** Task directions **
Set down the lines from the one containing "for sector, box" to the one containing "from mathutils import Matrix, Vector", both lines included, exactly as they stand and with no other lines.

** Records for the task **
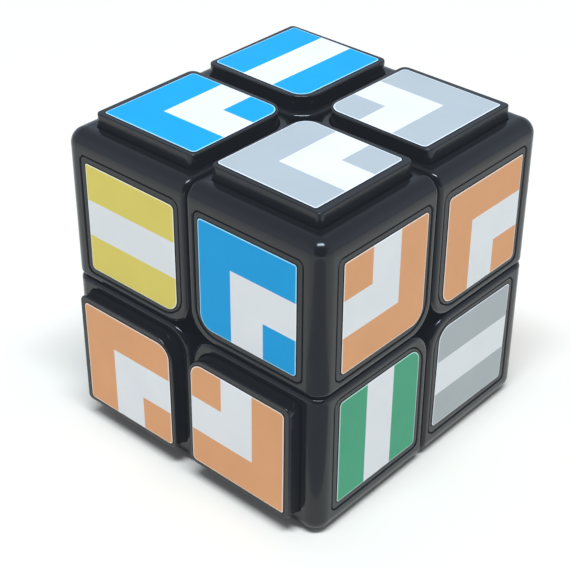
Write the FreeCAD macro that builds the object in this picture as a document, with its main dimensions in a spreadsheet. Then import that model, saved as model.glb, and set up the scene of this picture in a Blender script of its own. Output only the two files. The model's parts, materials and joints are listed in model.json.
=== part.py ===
import FreeCAD, Part
import os
import re

import Sketcher
from FreeCAD import Placement, Rotation, Vector

# A layer-turning puzzle cube, two cubies along each edge, 50 mm across.
#
# Eight corner cubies hang on a hidden core. A cubie is a hollow base and a snapped-on cap, whose
# three faces have a recessed seat each, chamfered round its mouth. One seat holds a thick tile
# that stands proud of the cube, the other two hold thin tiles, and every tile carries a sticker.
# Inside, each layer boundary depends only on the distance from the centre, so every boundary is a
# surface of revolution: flat at the middle outside ball_outer, at slot_outer between the two
# balls and at slot_inner inside ball_inner. The foot of each corner runs under the edges and
# centres, which hold it in.
#
# Every master piece is modelled about the cube's centre, the corner pieces in the octant where
# x, y and z are positive, the edge at +X+Y and the sprung centre at +X. Placed copies are turned
# from the masters and lifted by half_edge, so that the origin is the middle of the bottom face.

DIMENSIONS = [
    ("half_edge", 25.0, "half of the cube's edge"),
    ("slip", 0.15, "half of the gap between two pieces that move past each other"),
    ("outer_round", 2.5, "rounding of a cubie's three outer edges"),
    ("hole_round", 4.5, "rounding of the edges that meet at the middle of a face"),
    ("rim_round", 0.75, "rounding where a face turns into a layer boundary"),
    ("cap_thick", 3.5, "thickness of the three-faced cap"),
    ("base_wall", 1.65, "wall of the hollow base"),
    ("tab_reach", 3.0, "how far a snap tab of the cap reaches into the base"),
    ("tab_thick", 1.2, "thickness of a snap tab"),
    ("tab_low", 9.0, "start of a snap tab along its wall"),
    ("tab_high", 15.0, "end of a snap tab along its wall"),
    ("tab_slack", 0.05, "gap between a snap tab and the base's wall"),
    ("seat_depth", 1.5, "depth of the seat that a tile sits in"),
    ("tile_low", 1.6, "tile outline: side nearest the layer boundary"),
    ("tile_high", 21.55, "tile outline: side nearest the cube's outer edge"),
    ("tile_slack", 0.2, "groove between a tile and its seat"),
    ("seat_lip", 0.12, "chamfer round the mouth of a seat"),
    ("tile_inner_round", 3.9, "tile corner at the middle of the face"),
    ("tile_side_round", 1.2, "the two tile corners beside it"),
    ("tile_outer_round", 0.8, "tile corner at the cube's own corner"),
    ("flush_thick", 1.4, "thickness of a thin tile"),
    ("flush_lip", 0.1, "rounding of a thin tile's top edge"),
    ("raised_thick", 3.75, "thickness of a thick tile"),
    ("raised_lip", 0.2, "rounding of a thick tile's top edge"),
    ("sticker_low", 2.4, "sticker outline: side nearest the layer boundary"),
    ("sticker_high", 20.6, "sticker outline: side nearest the cube's outer edge"),
    ("sticker_thick", 0.1, "thickness of the vinyl"),
    ("sticker_inner_round", 2.3, "sticker corner at the middle of the face"),
    ("sticker_side_round", 0.7, "the two sticker corners beside it"),
    ("sticker_outer_round", 0.5, "sticker corner at the cube's own corner"),
    ("ball_outer", 17.5, "radius where the cubies end and the mechanism begins"),
    ("ball_inner", 13.5, "radius of the corner feet"),
    ("slot_outer", 6.5, "half width of the middle slice between the two balls"),
    ("slot_inner", 4.0, "half width of the middle slice inside the inner ball"),
    ("arm_radius", 2.4, "radius of the core's screw arms"),
    ("arm_reach", 7.5, "end of a screw arm, from the centre"),
    ("arm_slack", 0.15, "gap between an arm and the centre that turns on it"),
    ("web_outer", 9.3, "outer side of the web that the spring presses on"),
    ("chamber_radius", 3.0, "radius of the spring chamber in a centre"),
    ("screw_radius", 1.1, "radius of the screw's shank"),
    ("screw_slack", 0.02, "gap between the shank and its hole in the core"),
    ("shank_slack", 0.2, "gap between the shank and the centre's web"),
    ("screw_tip", 2.2, "inner end of a screw, from the centre"),
    ("spring_start", 9.35, "inner end of a spring"),
    ("spring_end", 13.45, "outer end of a spring"),
    ("spring_radius", 2.0, "mean radius of a spring"),
    ("spring_wire", 0.6, "diameter of the spring wire"),
    ("spring_pitch", 1.2, "pitch of a spring"),
    ("washer_start", 13.5, "inner face of a washer"),
    ("washer_thick", 0.4, "thickness of a washer"),
    ("washer_radius", 2.6, "outer radius of a washer"),
    ("head_start", 13.95, "underside of a screw head"),
    ("head_thick", 1.9, "height of a screw head"),
    ("head_radius", 2.6, "radius of a screw head"),
    ("head_round", 0.6, "rounding of a screw head's top edge"),
    ("slot_width", 0.7, "width of the driver cross"),
    ("slot_length", 3.0, "length of the driver cross"),
    ("slot_depth", 1.0, "depth of the driver cross"),
]

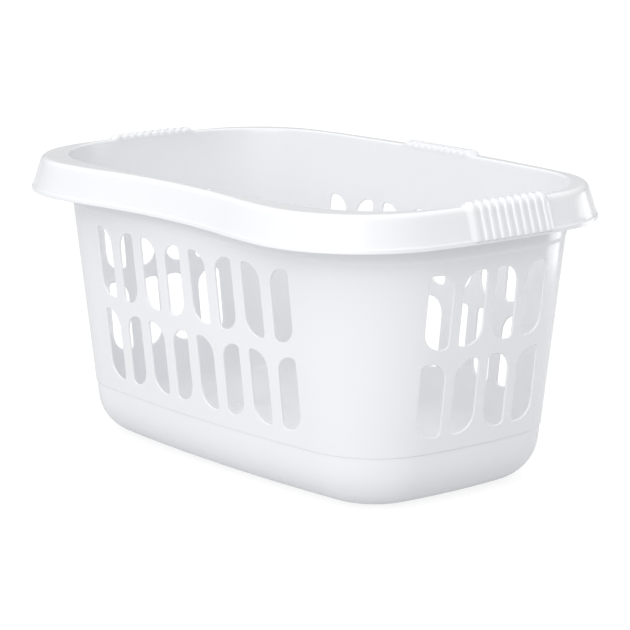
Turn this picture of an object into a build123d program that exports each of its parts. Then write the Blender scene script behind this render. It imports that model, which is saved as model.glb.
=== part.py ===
from build123d import *
import math
import os

# Hip-hugging laundry basket, one white polypropylene moulding, modelled as the panels,
# corners, base, rim and grips that its own lines divide it into.
# Frame: origin on the floor under the middle of the basket's box, +Z up, +X along the
# length, and the curved hip side faces -Y. All sizes are in millimetres.

# Body: barrel-sided, tapered, rounded at the corners
wall_centre_y = 1.6          # the body sits a little behind the middle of the rim
half_length_base = 237.1     # at the floor, before the base edge is rounded
half_length_slope = 0.128    # growth per millimetre of height
half_width_base = 135.8
half_width_slope = 0.1127
side_radius = 1850.0         # bow of the two long walls
end_radius = 666.0           # bow of the two end walls
corner_radius_base = 70.4
corner_radius_slope = 0.1472
wall_thickness = 2.5
floor_thickness = 2.5

# Heights of the moulding's lines
rim_top = 293.7
skirt_bottom = 259.8
ledge_height = 243.7         # the plain band above the slots stands proud from here up
pan_top = 55.1               # the base pan is set in a little below this line
band_proud = 0.8
pan_inset = 0.7
base_edge_radius = 45.0

# Slots: two rows, eight columns on the long walls and four on the ends
slot_height = 72.4
slot_row_bottoms = (71.4, 157.3)
slot_pitch = 40.0
side_slot_width = 25.2
end_slot_width = 28.0
side_slot_columns = 8
end_slot_columns = 4
slot_large_radius = 18.3     # a slot has two broad and two tight corners, set crosswise
slot_small_radius = 4.7

# Rim: a flat collar that turns down into a flared skirt
rim_half_length = 292.0
rim_back_y = 193.5
rim_hip_y = 182.8            # distance of the skirt from the middle, at the hip recess
hip_radius = 632.0           # hollow of the hip recess
hip_arc_half_width = 102.0
bulge_radius = 465.0         # the two swellings beside the recess
front_corner_radius = 120.0
back_corner_radius = 114.0
rim_end_radius = 801.5
rim_back_radius = 1542.0
skirt_flare = 0.318          # outward run per millimetre of drop
shoulder_radius = 6.6
rim_thickness = 2.4

# Grips: ribbed pads wrapped over the rim, on both ends and on the back
grip_half_width = 53.5
end_grip_centre_y = 4.5      # the grips on the ends sit a little towards the back
grip_pad_out = 2.0           # how far the pad and its ribs stand out from the skirt
grip_rib_out = 3.5
grip_pad_up = 2.4            # and how far they stand above the collar
grip_rib_up = 4.5
grip_rib_pitch = 9.9
grip_rib_width = 5.5
grip_end_rib_width = 11.0
grip_inner_ribs = 8

# Where the moulding is divided into nodes
cut_x = 160.0
cut_y = 82.0
floor_panel_inset = 47.0
reach = 500.0                # larger than the basket, for cutting


def polar(centre, radius, angle):
    return (centre[0] + radius * math.cos(angle), centre[1] + radius * math.sin(angle))


def angle_to(start, end):
    return math.atan2(end[1] - start[1], end[0] - start[0])


def arc_span(centre, radius, start, end):
    """Start, middle and end points of one arc."""
    return [polar(centre, radius, a) for a in (start, (start + end) / 2, end)]


def nested_centre(centre_a, reach_a, centre_b, reach_b):
    """Centre of an arc that lies inside two larger arcs and touches both."""
    gap = math.dist(centre_a, centre_b)
    along = (reach_a**2 - reach_b**2 + gap**2) / (2 * gap)
    across = math.sqrt(reach_a**2 - along**2)
    heading = angle_to(centre_a, centre_b)
    foot = polar(centre_a, along, heading)
    both = [polar(foot, side * across, heading + math.pi / 2) for side in (1, -1)]
    return max(both, key=lambda point: point[0] + point[1])


def scaled(spans, sx, sy):
    return [[(sx * x, sy * y) for x, y in span] for span in spans]


def mirrored(spans, sx, sy):
    return [span[::-1] for span in scaled(spans, sx, sy)][::-1]


def closed_wire(back, front, centre_y, z):
    """Closed outline from the back and front quarters, both drawn in the first quadrant."""
    loop = back + mirrored(back, -1, 1) + scaled(front, -1, -1) + mirrored(front, 1, -1)
    edges = [ThreePointArc(*[(x, y + centre_y, z) for x, y in span]) for span in loop]
    return Wire(edges)


def side_quarter(half_length, half_width, long_radius, short_radius, corner, inset):
    """End arc, corner arc and side arc of a barrel-sided rounded rectangle."""
    end_centre = (half_length - short_radius, 0)
    side_centre = (0, half_width - long_radius)
    corner_centre = nested_centre(side_centre, long_radius - corner, end_centre, short_radius - corner)
    end_angle = angle_to(end_centre, corner_centre)
    side_angle = angle_to(side_centre, corner_centre)
    return [
        arc_span(end_centre, short_radius - inset, 0, end_angle),
        arc_span(corner_centre, corner - inset, end_angle, side_angle),
        arc_span(side_centre, long_radius - inset, side_angle, math.pi / 2),
    ]


def hip_quarter(inset):
    """End arc, corner arc, bulge arc and the hollow hip arc of the rim's front."""
    end_centre = (rim_half_length - rim_end_radius, 0)
    hip_centre = (0, rim_hip_y + hip_radius)
    turn = -math.acos(hip_arc_half_width / hip_radius)
    joint = polar(hip_centre, hip_radius, turn)
    bulge_centre = polar(joint, bulge_radius, turn)
    corner = front_corner_radius
    corner_centre = nested_centre(
        bulge_centre, bulge_radius - corner, end_centre, rim_end_radius - corner
    )
    end_angle = angle_to(end_centre, corner_centre)
    bulge_angle = angle_to(bulge_centre, corner_centre)
    return [
        arc_span(end_centre, rim_end_radius - inset, 0, end_angle),
        arc_span(corner_centre, corner - inset, end_angle, bulge_angle),
        arc_span(bulge_centre, bulge_radius - inset, bulge_angle, turn + math.pi),
        arc_span(hip_centre, hip_radius + inset, turn, -math.pi / 2),
    ]


def body_wire(z, inset):
    quarter = side_quarter(
        half_length_base + half_length_slope * z,
        half_width_base + half_width_slope * z,
        side_radius,
        end_radius,
        corner_radius_base + corner_radius_slope * z,
        inset,
    )
    return closed_wire(quarter, quarter, wall_centre_y, z)


def body_block(inset, bottom, top):
    """The body as a full block, its walls moved in by inset."""
    return Solid.make_loft([body_wire(bottom, inset), body_wire(top, inset)], ruled=True)


def rim_wire(z, inset):
    back = side_quarter(
        rim_half_length, rim_back_y, rim_back_radius, rim_end_radius, back_corner_radius, inset
    )
    return closed_wire(back, hip_quarter(inset), 0, z)


def rim_block(inset, bottom, top, shoulder):
    """The rim as a full block with a flared side and a rounded shoulder."""
    insets = [inset + skirt_flare * (z - skirt_bottom) for z in (bottom, top)]
    block = Solid.make_loft([rim_wire(bottom, insets[0]), rim_wire(top, insets[1])], ruled=True)
    top_edges = block.faces().sort_by(Axis.Z)[-1].edges()
    return fillet(top_edges, shoulder)


def slab(x_range, y_range, z_range):
    """A box between two values on each axis."""
    spans = (x_range, y_range, z_range)
    size = [high - low for low, high in spans]
    middle = [(low + high) / 2 for low, high in spans]
    return Pos(*middle) * Box(*size)


def slot_outline(width, height, radii):
    """Face with the corner radii top left, top right, bottom right and bottom left."""
    w, h = width / 2, height / 2
    corners = [(-w, h), (w, h), (w, -h), (-w, -h)]
    entry = [(0, -1), (-1, 0), (0, 1), (1, 0)]
    leave = [(1, 0), (0, -1), (-1, 0), (0, 1)]
    edges = []
    starts = []
    ends = []
    for (x, y), (ax, ay), (bx, by), r in zip(corners, entry, leave, radii):
        bend = r * (1 - math.sqrt(0.5))
        start = (x + ax * r, y + ay * r)
        middle = (x + (ax + bx) * bend, y + (ay + by) * bend)
        end = (x + bx * r, y + by * r)
        edges.append(ThreePointArc(start, middle, end))
        starts.append(start)
        ends.append(end)
    for index in range(4):
        edges.append(Line(ends[index - 1], starts[index]))
    return make_face(Wire(edges))


def slot_radii(column):
    """Neighbouring slots lean opposite ways."""
    radii = (slot_small_radius, slot_large_radius, slot_small_radius, slot_large_radius)
    return radii if column % 2 == 0 else radii[::-1]


def slot_cutters(columns, width, facing, along):
    """All slots of one wall, seen from outside, pushed through that wall only."""
    cutters = []
    for bottom in slot_row_bottoms:
        for column in range(columns):
            shift = (column - (columns - 1) / 2) * slot_pitch
            origin = Vector(*along) * shift + Vector(0, 0, bottom + slot_height / 2)
            face = slot_outline(width, slot_height, slot_radii(column))
            placed = Plane(origin=origin, x_dir=along, z_dir=facing) * face
            cutters.append(extrude(placed, amount=reach, dir=facing))
    return cutters


def save(shape, name):
    export_step(shape, f"parts/{name}.step")


def plan_sectors():
    """Four sides and four corners, as boxes that divide the basket in plan."""
    tall = (-50, 400)
    low_y, high_y = wall_centre_y - cut_y, wall_centre_y + cut_y
    columns = {"left": (-reach, -cut_x), "right": (cut_x, reach)}
    sectors = {
        "front": slab((-cut_x, cut_x), (-reach, wall_centre_y), tall),
        "back": slab((-cut_x, cut_x), (wall_centre_y, reach), tall),
    }
    for side, x_range in columns.items():
        sectors[side] = slab(x_range, (low_y, high_y), tall)
        sectors["front_" + side] = slab(x_range, (-reach, low_y), tall)
        sectors["back_" + side] = slab(x_range, (high_y, reach), tall)
    return sectors


def base_pan():
    outer = body_block(pan_inset, 0, pan_top)
    outer = fillet(outer.faces().sort_by(Axis.Z)[0].edges(), base_edge_radius)
    inner = body_block(wall_thickness, floor_thickness, pan_top + 5)
    inner_radius = base_edge_radius - wall_thickness
    inner = fillet(inner.faces().sort_by(Axis.Z)[0].edges(), inner_radius)
    return outer - inner


def band_block():
    """The proud upper band as a full block, run past the rim's top so that it can cut the rim."""
    return body_block(-band_proud, ledge_height, rim_top + 10)


def slotted_body():
    belt = body_block(0, pan_top, ledge_height)
    band = band_block() & slab((-reach, reach), (-reach, reach), (ledge_height, rim_top))
    body = belt + band - body_block(wall_thickness, pan_top, rim_top + 10)
    walls = (
        (side_slot_columns, side_slot_width, (0, -1, 0), (1, 0, 0)),
        (side_slot_columns, side_slot_width, (0, 1, 0), (-1, 0, 0)),
        (end_slot_columns, end_slot_width, (1, 0, 0), (0, 1, 0)),
        (end_slot_columns, end_slot_width, (-1, 0, 0), (0, -1, 0)),
    )
    for wall in walls:
        body = body - slot_cutters(*wall)
    return body


def rim_shell():
    outer = rim_block(0, skirt_bottom, rim_top, shoulder_radius)
    hollow = rim_block(
        rim_thickness, skirt_bottom - 5, rim_top - rim_thickness, shoulder_radius - rim_thickness
    )
    return outer - hollow - band_block()


def grip_layer(out, up, spans, along_x):
    """What a skin this thick adds to the rim between pairs of positions."""
    skin = rim_block(-out, skirt_bottom, rim_top + up, shoulder_radius + out)
    core = rim_block(0, skirt_bottom - 10, rim_top, shoulder_radius)
    skin = skin - core - body_block(wall_thickness, skirt_bottom - 10, rim_top + 20)
    tall = (skirt_bottom - 20, rim_top + 20)
    pieces = []
    for low, high in spans:
        if along_x:
            pieces.append(skin & slab((low, high), (100, reach), tall))
        else:
            pieces.append(skin & slab((200, reach), (low, high), tall))
    return pieces


def grip(centre, along_x):
    """Ribbed pad: a thin skin with raised ribs, broader at its two ends."""
    low, high = centre - grip_half_width, centre + grip_half_width
    ribs = [(low, low + grip_end_rib_width), (high - grip_end_rib_width, high)]
    for index in range(grip_inner_ribs):
        middle = centre + (index - (grip_inner_ribs - 1) / 2) * grip_rib_pitch
        ribs.append((middle - grip_rib_width / 2, middle + grip_rib_width / 2))
    pad = grip_layer(grip_pad_out, grip_pad_up, [(low, high)], along_x)[0]
    return pad.fuse(*grip_layer(grip_rib_out, grip_rib_up, ribs, along_x))


os.makedirs("parts", exist_ok=True)

sector_boxes = plan_sectors()
pan = base_pan()
body_walls = slotted_body()
rim = rim_shell()

floor_prism = extrude(make_face(body_wire(0, floor_panel_inset)), amount=floor_thickness + 10)
save(pan & floor_prism, "base_floor")
base_edge = pan - floor_prism

for sector, box in sector_boxes.items():
    save(base_edge & box, "base_edge_" + sector)
    save(body_walls & box, "wall_" + sector)
    save(rim & box, "rim_" + sector)

right_grip = grip(end_grip_centre_y, along_x=False)
save(right_grip, "grip_right")
save(mirror(right_grip, about=Plane.YZ), "grip_left")
save(grip(0, along_x=True), "grip_back")
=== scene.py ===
import functools
import math

import bpy
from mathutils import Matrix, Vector


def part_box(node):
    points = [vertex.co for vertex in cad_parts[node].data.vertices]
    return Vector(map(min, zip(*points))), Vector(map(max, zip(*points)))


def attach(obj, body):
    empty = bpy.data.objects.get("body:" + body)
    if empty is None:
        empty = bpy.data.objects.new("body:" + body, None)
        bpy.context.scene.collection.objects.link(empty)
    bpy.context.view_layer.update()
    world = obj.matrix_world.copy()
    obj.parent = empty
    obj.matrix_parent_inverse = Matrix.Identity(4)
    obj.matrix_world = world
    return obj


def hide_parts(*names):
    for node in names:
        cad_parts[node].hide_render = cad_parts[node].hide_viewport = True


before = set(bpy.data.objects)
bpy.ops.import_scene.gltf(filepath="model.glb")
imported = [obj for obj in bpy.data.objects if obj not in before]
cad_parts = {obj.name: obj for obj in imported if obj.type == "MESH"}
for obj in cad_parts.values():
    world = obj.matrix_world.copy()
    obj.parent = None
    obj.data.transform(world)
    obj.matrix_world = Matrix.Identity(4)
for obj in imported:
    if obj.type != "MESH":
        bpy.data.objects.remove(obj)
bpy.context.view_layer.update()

# An open laundry basket moulded in white plastic. Its visible skin is built here from the
# plan outlines that the CAD uses, as smooth closed meshes: base, slotted walls, rim and
# three ribbed grips. Lengths are in metres; heights and reaches come from the frame.

MM = 0.001

# ---- Reaches and heights, from the frame ----

PAN_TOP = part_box("base_edge_front")[1].z
SKIRT_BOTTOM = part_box("rim_front")[0].z
RIM_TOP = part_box("rim_front")[1].z
RIM_HALF_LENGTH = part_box("rim_right")[1].x
RIM_BACK_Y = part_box("rim_back")[1].y
GRIP_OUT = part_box("grip_right")[1].x - RIM_HALF_LENGTH
GRIP_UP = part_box("grip_right")[1].z - RIM_TOP
GRIP_ENDS_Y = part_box("grip_right")[0].y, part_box("grip_right")[1].y
GRIP_HALF_WIDTH = (GRIP_ENDS_Y[1] - GRIP_ENDS_Y[0]) / 2
END_GRIP_CENTRE_Y = (GRIP_ENDS_Y[1] + GRIP_ENDS_Y[0]) / 2

# ---- The moulding's own shape, as in the CAD ----

BAND_PROUD = 0.8 * MM
WALL_THICKNESS = 2.5 * MM
FLOOR_THICKNESS = 2.5 * MM
PAN_INSET = 0.7 * MM
BASE_EDGE_RADIUS = 45 * MM
LEDGE_HEIGHT = 243.7 * MM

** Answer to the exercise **
for sector, box in sector_boxes.items():
    save(base_edge & box, "base_edge_" + sector)
    save(body_walls & box, "wall_" + sector)
    save(rim & box, "rim_" + sector)

right_grip = grip(end_grip_centre_y, along_x=False)
save(right_grip, "grip_right")
save(mirror(right_grip, about=Plane.YZ), "grip_left")
save(grip(0, along_x=True), "grip_back")
=== scene.py ===
import functools
import math

import bpy
from mathutils import Matrix, Vector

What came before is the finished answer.